Nach einem Auslandsemester zog ich 1980 nach Wollishofen. Dieses Quartier wurde in all den Jahren zu «meinem Quartier» in der Stadt: Hier spazierte ich mit meinen kleinen Kindern, begleitete sie am Anfang in den Kindergarten, dann zum ersten Schultag . . . In diesem Quartier spielten wir am See und auf Spielplätzen. Wir hatten als Familie verschiedene Wohnorte in Wollishofen, aber irgendwie war in all den Jahren klar, hier in diesem Umfeld, mit den Bekannten und Freunden, wollten wir bleiben. Schliesslich bauten wir eine Scheune zu einem Wohnhaus um und pflanzten Obstbäume. So wurde das Quartier für mich zum Lebensort, wo ich nun schon viele Jahre wohne.

An einer Quartierveranstaltung zu Verkehrsprojekten in Wollishofen in der vergangenen Woche habe ich gemerkt, dass viele Anwesende auch so eine lange Geschichte im Quartier haben: Sie kennen jede Ecke und viele Gesichter, und sie wollen, dass die Veränderungen im Quartier sinnvoll sind und sich gute Entwicklungen ergeben. Das Gleiche wollen auch das Tiefbauamt und ich als Stadträtin. Das machte die Diskussion interessant.

Bei Verkehrsprojekten haben aber nicht alle die gleiche Sicht. Die einen wollen bessere Verhältnisse fürs Velo. Andere wollen ein schnelleres Durchkommen für Autos. Im Quartierzentrum Morgental/Mutschellenstrasse will das Tiefbauamt mehr Fläche für die Fussgängerinnen und Fussgänger schaffen, weil da viele Leute auf den öffentlichen Verkehr umsteigen oder einkaufen gehen. Ein anderer Teil der Diskussionen drehte sich darum, was sinnvoll oder sicherere ist für die Kinder.
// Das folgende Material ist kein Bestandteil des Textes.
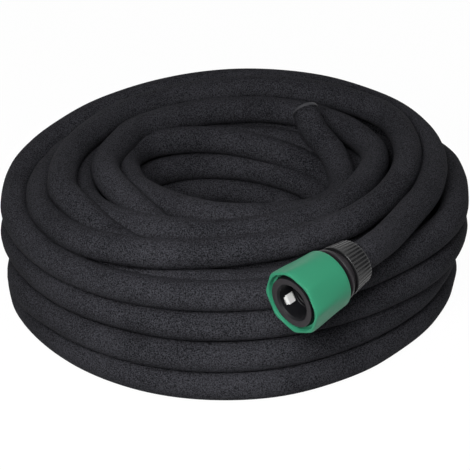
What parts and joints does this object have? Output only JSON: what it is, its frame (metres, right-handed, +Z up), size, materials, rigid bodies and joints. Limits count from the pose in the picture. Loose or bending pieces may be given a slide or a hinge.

Die Schlussfolgerung war: Die Stadt kann keine idealen Verhältnisse schaffen. Es geht gar nicht, weil der Platz fehlt für eine Standardlösung mit Velowegen, Trottoirs, Tramgleisen, Auto­spuren und Rettungsachse. Wir können lediglich einen Kompromiss anbieten. Ich hoffe, das wird verstanden.